◆ Your instructions ◆
Gather all lines containing the string "joints" and copy them out.

◆ Data segment ◆
— begin —

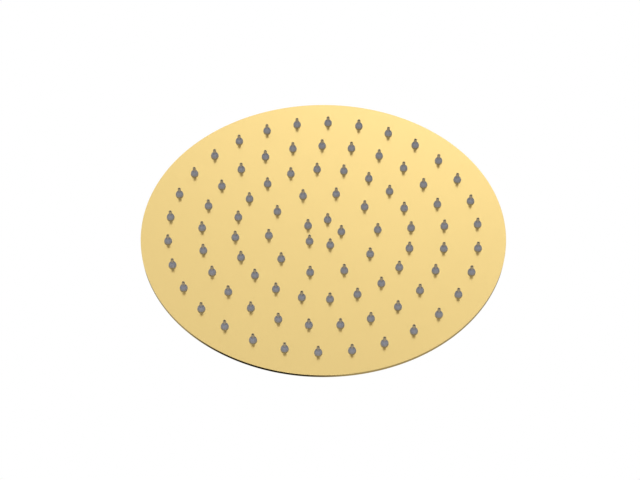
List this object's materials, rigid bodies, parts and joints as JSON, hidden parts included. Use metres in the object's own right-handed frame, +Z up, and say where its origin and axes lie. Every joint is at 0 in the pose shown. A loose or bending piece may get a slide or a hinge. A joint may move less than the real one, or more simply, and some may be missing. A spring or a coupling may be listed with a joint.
{
  "type": "shower head",
  "caption": "Thin round rain shower head with rings of silicone nozzles, a domed back and a swivel ball joint with a half inch female inlet.",
  "frame": {"origin": "centre of the threaded inlet's mouth, which is the top face of the inlet nut", "axes": "+Z up, out of the inlet along the thread's axis, so the spray leaves along -Z; +X and +Y across the disc, with a nozzle of every ring on +X"},
  "size_m": [0.2, 0.2, 0.0509],
  "materials": {
    "satin_gold": "stainless sheet with a satin gold vapour coating",
    "polished_gold": "turned brass with a gold plating",
    "grey_silicone": "matt grey silicone rubber",
    "white_acetal": "white acetal, as moulded",
    "black_rubber": "black nitrile rubber",
    "steel_mesh": "bare stainless wire mesh"
  },
  "bodies": {
    "inlet": {"swivel_ball": "polished_gold", "inlet_washer": "black_rubber", "filter_screen": "steel_mesh", "flow_regulator": "white_acetal", "regulator_ring": "black_rubber"},
    "seal": {"ball_seal": "black_rubber"},
    "head": {"face_plate": "satin_gold", "back_plate": "satin_gold", "nozzles_ring_1": "grey_silicone", "nozzles_ring_2": "grey_silicone", "nozzles_ring_3": "grey_silicone", "nozzles_ring_4": "grey_silicone", "nozzles_ring_5": "grey_silicone", "socket_boss": "polished_gold", "ball_seat": "white_acetal", "friction_ring": "white_acetal", "retaining_collar": "polished_gold"}
  },
  "joints": [
    {"name": "swivel", "type": "hinge", "parent": "inlet", "child": "seal", "pos_m": [0, 0, -0.02755], "axis": [0, 0, 1], "continuous": true},
    {"name": "tilt", "type": "hinge", "parent": "seal", "child": "head", "pos_m": [0, 0, -0.02755], "axis": [1, 0, 0], "range_deg": [-15, 15]}
  ]
}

— end —

◆ Solution to this exercise ◆
List this object's materials, rigid bodies, parts and joints as JSON, hidden parts included. Use metres in the object's own right-handed frame, +Z up, and say where its origin and axes lie. Every joint is at 0 in the pose shown. A loose or bending piece may get a slide or a hinge. A joint may move less than the real one, or more simply, and some may be missing. A spring or a coupling may be listed with a joint.
  "joints": [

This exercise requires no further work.